> _AIM OF THE TASK_: Every line in the listing below from the one with "# Leads count" through the one with "for node in" is to be reproduced exactly, both ends included; leave out the rest.

> _LISTED ENTRIES_:
****

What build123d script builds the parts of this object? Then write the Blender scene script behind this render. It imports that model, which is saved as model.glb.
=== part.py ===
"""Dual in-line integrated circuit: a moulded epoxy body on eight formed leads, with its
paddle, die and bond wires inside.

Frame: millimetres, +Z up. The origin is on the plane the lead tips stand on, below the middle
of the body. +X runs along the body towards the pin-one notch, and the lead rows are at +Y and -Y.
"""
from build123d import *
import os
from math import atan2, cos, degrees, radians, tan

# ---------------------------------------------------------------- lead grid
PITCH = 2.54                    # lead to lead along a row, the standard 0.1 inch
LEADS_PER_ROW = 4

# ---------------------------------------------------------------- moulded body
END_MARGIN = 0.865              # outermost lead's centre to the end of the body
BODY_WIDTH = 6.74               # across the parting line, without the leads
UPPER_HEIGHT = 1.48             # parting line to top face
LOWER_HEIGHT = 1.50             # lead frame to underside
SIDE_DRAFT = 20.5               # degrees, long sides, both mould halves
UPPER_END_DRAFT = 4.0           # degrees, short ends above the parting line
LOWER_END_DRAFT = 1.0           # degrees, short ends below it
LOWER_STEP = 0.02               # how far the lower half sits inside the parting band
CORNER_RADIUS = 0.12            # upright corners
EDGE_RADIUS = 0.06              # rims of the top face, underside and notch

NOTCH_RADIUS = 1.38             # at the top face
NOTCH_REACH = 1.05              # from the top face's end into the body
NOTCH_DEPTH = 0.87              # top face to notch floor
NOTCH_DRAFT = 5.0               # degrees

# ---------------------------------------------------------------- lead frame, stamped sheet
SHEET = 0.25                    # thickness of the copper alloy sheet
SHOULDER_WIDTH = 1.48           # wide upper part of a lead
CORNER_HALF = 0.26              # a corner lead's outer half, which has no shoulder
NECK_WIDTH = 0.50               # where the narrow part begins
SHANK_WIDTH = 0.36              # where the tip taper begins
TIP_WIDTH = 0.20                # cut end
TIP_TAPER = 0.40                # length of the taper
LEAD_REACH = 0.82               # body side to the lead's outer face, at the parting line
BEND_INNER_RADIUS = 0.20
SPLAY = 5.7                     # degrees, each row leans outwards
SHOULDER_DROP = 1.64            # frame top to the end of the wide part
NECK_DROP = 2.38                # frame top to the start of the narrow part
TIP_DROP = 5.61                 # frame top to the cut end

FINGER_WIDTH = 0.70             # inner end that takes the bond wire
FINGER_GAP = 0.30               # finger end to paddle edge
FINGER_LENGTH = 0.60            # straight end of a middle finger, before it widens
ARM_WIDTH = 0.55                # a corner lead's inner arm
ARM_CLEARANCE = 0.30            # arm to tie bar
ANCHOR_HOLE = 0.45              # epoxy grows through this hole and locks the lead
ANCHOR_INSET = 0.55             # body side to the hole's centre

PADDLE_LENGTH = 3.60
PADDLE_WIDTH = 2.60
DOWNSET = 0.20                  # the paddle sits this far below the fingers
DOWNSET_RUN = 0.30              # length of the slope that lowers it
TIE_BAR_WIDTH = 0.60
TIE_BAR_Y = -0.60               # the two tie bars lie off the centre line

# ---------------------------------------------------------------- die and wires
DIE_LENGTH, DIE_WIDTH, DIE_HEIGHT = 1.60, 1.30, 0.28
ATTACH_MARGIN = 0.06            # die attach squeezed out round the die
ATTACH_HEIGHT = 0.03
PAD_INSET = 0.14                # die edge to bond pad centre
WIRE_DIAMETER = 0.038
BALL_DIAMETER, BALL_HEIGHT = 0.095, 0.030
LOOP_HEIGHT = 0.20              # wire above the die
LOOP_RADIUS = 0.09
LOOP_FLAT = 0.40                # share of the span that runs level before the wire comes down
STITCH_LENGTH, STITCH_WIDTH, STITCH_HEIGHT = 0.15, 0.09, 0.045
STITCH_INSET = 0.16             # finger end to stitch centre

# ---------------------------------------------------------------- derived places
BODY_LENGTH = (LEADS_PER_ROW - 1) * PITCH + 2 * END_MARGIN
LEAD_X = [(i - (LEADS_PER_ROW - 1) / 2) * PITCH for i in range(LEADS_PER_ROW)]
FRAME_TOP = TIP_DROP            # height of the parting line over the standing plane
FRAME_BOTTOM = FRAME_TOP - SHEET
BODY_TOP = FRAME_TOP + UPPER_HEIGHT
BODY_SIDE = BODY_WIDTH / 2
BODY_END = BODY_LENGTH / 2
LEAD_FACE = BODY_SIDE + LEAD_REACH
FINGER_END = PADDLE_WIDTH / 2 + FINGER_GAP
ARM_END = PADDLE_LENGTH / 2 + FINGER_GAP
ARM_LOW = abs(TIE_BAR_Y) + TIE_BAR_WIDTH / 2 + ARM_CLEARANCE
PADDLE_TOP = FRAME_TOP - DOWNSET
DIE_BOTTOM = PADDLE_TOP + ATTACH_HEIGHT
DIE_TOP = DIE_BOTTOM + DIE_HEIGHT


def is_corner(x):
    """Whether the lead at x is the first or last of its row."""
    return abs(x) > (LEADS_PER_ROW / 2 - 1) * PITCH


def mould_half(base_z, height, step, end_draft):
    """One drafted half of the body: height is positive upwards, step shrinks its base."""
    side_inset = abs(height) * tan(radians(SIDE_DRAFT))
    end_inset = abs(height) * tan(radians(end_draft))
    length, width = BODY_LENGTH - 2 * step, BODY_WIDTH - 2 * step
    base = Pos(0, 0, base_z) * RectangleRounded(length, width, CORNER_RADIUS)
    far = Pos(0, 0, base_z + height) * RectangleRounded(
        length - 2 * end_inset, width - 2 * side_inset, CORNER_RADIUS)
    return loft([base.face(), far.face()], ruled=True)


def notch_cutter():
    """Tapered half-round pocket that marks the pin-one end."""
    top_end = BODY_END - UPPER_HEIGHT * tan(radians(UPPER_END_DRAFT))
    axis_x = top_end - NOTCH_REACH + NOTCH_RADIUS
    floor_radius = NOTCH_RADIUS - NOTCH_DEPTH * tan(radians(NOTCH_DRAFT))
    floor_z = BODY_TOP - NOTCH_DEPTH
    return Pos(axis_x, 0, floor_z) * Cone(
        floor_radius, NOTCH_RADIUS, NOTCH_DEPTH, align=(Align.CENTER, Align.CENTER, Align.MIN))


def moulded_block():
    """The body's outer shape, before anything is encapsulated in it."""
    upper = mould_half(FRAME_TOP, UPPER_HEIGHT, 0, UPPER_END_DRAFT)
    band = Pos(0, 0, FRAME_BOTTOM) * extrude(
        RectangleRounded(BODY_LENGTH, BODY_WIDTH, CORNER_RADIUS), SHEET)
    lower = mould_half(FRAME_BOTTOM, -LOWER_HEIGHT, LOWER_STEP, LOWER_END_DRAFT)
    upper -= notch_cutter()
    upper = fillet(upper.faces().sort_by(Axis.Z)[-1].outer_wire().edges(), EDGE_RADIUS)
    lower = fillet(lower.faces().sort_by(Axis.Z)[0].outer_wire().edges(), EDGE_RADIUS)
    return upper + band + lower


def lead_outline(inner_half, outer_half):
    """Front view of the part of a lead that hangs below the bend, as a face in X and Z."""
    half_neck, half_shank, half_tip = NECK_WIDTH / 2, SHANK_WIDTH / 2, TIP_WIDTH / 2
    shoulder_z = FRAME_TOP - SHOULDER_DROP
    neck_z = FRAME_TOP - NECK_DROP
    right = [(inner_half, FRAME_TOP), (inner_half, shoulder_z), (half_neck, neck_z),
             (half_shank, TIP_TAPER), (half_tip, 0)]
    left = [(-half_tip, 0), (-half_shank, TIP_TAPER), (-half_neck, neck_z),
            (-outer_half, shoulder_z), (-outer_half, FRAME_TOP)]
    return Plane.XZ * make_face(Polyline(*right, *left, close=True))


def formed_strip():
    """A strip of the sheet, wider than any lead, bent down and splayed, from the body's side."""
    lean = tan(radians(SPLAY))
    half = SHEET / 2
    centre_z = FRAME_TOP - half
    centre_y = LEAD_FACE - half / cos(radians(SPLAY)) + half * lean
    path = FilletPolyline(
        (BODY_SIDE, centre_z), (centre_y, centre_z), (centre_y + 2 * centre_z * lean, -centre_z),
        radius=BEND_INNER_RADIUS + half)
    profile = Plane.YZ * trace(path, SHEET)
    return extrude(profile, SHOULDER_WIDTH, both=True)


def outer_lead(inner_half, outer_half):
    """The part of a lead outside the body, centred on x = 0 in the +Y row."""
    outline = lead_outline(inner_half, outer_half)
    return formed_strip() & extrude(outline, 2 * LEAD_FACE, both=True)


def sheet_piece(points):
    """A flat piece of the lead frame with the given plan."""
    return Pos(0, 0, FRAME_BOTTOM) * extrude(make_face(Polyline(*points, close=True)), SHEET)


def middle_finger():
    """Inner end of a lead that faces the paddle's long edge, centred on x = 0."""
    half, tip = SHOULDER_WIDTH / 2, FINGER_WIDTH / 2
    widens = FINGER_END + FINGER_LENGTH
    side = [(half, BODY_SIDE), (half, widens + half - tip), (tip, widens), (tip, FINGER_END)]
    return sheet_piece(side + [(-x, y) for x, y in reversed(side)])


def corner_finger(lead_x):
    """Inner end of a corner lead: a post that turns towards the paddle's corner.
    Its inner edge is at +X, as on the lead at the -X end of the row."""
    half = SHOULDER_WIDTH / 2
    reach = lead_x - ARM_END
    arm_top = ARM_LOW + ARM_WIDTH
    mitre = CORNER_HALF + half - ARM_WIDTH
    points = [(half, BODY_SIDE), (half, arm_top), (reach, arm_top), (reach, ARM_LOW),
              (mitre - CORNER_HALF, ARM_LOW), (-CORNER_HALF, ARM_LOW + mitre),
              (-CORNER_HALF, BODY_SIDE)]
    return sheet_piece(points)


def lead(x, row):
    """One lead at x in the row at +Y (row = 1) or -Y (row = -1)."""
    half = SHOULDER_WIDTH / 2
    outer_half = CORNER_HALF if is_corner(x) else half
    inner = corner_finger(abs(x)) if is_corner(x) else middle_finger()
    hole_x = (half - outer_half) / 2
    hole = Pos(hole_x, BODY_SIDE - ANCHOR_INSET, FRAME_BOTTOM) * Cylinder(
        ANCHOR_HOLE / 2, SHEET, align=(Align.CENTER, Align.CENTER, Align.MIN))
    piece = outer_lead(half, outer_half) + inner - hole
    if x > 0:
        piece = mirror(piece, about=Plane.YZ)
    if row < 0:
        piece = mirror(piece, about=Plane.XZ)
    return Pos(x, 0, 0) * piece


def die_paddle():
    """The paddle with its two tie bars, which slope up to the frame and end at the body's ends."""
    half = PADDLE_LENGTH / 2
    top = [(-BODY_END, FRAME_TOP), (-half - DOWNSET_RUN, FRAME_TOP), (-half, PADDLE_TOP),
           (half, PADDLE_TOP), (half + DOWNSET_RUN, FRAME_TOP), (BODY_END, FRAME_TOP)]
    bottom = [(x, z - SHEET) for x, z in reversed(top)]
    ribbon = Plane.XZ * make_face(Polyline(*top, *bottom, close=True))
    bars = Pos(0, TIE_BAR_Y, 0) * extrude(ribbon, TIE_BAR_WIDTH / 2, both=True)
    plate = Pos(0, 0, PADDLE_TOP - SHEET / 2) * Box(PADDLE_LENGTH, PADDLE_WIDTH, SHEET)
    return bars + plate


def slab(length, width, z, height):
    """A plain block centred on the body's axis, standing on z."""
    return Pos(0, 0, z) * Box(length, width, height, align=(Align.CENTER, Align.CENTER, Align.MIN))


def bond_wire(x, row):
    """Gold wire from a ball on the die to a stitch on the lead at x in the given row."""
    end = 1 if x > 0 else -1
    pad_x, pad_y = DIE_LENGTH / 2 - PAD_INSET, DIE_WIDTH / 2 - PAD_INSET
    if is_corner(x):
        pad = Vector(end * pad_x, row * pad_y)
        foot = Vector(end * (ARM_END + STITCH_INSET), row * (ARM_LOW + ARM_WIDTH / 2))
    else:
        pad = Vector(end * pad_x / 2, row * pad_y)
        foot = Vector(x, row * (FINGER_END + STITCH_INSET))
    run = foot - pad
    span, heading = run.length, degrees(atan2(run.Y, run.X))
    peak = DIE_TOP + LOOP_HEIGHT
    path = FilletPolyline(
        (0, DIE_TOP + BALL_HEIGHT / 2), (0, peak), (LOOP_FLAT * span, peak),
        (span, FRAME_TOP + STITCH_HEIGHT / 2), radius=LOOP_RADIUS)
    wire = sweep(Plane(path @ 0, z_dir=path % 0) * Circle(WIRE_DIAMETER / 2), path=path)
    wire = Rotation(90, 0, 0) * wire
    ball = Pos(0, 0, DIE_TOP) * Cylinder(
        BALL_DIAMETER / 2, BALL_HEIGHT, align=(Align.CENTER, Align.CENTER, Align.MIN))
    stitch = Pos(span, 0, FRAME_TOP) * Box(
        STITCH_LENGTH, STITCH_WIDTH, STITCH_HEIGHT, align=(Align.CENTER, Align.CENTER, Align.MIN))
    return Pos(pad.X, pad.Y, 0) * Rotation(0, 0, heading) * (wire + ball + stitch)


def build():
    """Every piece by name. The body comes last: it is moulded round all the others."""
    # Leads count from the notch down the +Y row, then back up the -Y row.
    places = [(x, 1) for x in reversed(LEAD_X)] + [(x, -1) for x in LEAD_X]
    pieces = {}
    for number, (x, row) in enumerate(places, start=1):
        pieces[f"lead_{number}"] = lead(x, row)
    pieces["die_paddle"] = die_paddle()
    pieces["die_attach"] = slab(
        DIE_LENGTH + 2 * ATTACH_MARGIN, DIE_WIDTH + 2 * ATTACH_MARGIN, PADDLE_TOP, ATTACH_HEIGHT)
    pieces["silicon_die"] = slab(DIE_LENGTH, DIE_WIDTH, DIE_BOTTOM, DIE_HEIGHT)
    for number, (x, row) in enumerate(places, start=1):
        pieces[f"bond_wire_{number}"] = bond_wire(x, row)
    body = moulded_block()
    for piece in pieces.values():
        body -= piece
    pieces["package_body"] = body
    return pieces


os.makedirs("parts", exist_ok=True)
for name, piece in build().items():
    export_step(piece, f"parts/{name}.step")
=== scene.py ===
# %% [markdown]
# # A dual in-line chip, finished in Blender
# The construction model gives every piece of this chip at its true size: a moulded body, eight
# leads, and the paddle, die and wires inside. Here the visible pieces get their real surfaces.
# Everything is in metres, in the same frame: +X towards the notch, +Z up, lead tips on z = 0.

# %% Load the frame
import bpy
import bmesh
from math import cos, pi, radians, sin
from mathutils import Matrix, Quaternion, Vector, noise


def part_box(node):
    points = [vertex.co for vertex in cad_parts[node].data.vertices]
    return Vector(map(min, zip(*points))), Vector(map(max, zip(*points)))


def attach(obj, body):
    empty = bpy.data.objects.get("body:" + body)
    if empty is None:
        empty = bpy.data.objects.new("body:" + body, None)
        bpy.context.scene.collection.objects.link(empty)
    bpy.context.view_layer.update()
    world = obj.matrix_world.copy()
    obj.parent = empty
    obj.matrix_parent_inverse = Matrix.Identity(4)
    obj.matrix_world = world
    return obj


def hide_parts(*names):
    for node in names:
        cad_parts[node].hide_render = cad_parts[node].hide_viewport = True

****

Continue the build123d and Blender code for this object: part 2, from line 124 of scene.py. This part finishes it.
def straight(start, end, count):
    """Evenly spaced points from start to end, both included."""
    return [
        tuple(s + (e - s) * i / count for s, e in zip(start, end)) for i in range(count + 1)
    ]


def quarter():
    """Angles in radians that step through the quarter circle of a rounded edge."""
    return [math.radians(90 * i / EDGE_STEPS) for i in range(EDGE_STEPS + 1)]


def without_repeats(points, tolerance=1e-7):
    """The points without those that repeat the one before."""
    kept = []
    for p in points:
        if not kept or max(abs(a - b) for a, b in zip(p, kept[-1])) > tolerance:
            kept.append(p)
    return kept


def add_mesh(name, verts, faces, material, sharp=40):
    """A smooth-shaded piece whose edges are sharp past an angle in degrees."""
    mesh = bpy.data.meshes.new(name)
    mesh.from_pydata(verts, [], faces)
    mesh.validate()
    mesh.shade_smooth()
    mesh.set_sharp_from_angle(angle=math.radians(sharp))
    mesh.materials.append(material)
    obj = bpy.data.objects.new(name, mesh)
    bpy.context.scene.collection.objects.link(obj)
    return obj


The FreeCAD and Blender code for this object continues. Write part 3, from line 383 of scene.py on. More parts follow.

****

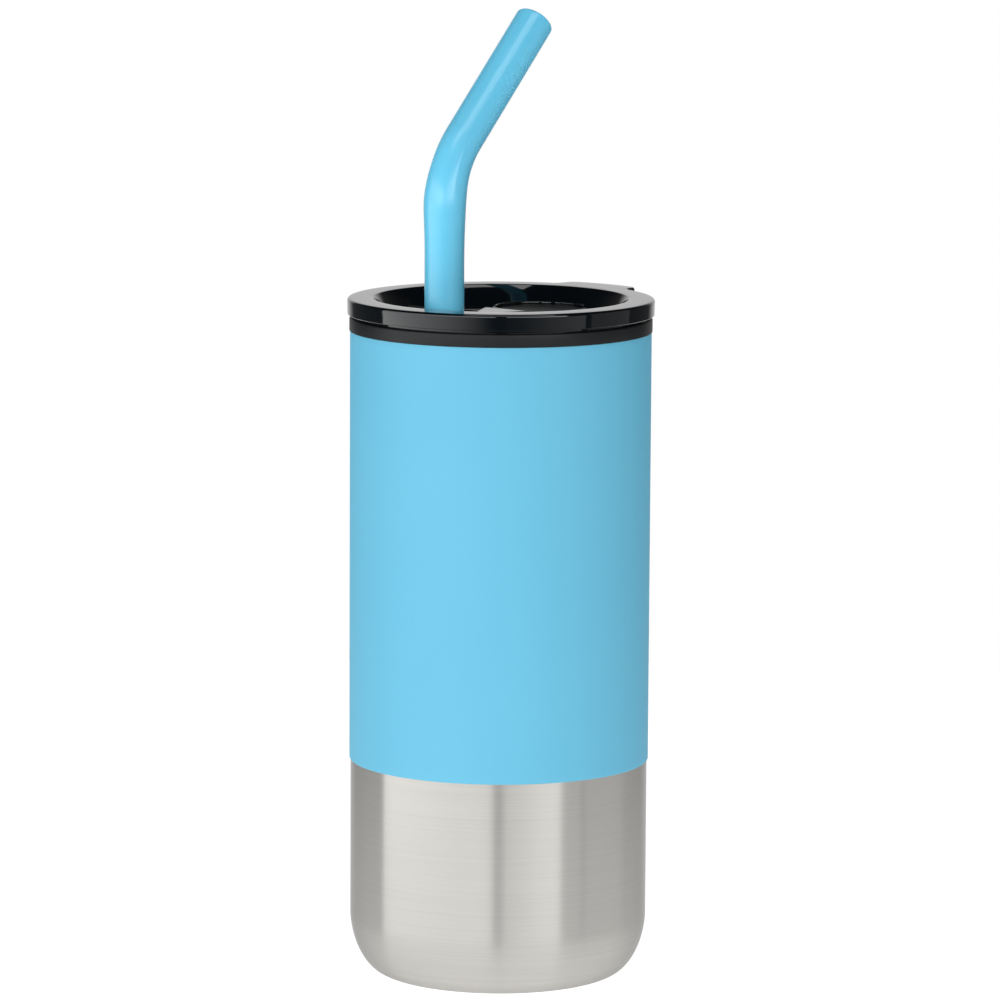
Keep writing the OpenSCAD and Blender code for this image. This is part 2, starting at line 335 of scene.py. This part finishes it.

****

> _EXERCISE SOLUTION_:
    # Leads count from the notch down the +Y row, then back up the -Y row.
    places = [(x, 1) for x in reversed(LEAD_X)] + [(x, -1) for x in LEAD_X]
    pieces = {}
    for number, (x, row) in enumerate(places, start=1):
        pieces[f"lead_{number}"] = lead(x, row)
    pieces["die_paddle"] = die_paddle()
    pieces["die_attach"] = slab(
        DIE_LENGTH + 2 * ATTACH_MARGIN, DIE_WIDTH + 2 * ATTACH_MARGIN, PADDLE_TOP, ATTACH_HEIGHT)
    pieces["silicon_die"] = slab(DIE_LENGTH, DIE_WIDTH, DIE_BOTTOM, DIE_HEIGHT)
    for number, (x, row) in enumerate(places, start=1):
        pieces[f"bond_wire_{number}"] = bond_wire(x, row)
    body = moulded_block()
    for piece in pieces.values():
        body -= piece
    pieces["package_body"] = body
    return pieces


os.makedirs("parts", exist_ok=True)
for name, piece in build().items():
    export_step(piece, f"parts/{name}.step")
=== scene.py ===
# %% [markdown]
# # A dual in-line chip, finished in Blender
# The construction model gives every piece of this chip at its true size: a moulded body, eight
# leads, and the paddle, die and wires inside. Here the visible pieces get their real surfaces.
# Everything is in metres, in the same frame: +X towards the notch, +Z up, lead tips on z = 0.

# %% Load the frame
import bpy
import bmesh
from math import cos, pi, radians, sin
from mathutils import Matrix, Quaternion, Vector, noise


def part_box(node):
    points = [vertex.co for vertex in cad_parts[node].data.vertices]
    return Vector(map(min, zip(*points))), Vector(map(max, zip(*points)))


def attach(obj, body):
    empty = bpy.data.objects.get("body:" + body)
    if empty is None:
        empty = bpy.data.objects.new("body:" + body, None)
        bpy.context.scene.collection.objects.link(empty)
    bpy.context.view_layer.update()
    world = obj.matrix_world.copy()
    obj.parent = empty
    obj.matrix_parent_inverse = Matrix.Identity(4)
    obj.matrix_world = world
    return obj


def hide_parts(*names):
    for node in names:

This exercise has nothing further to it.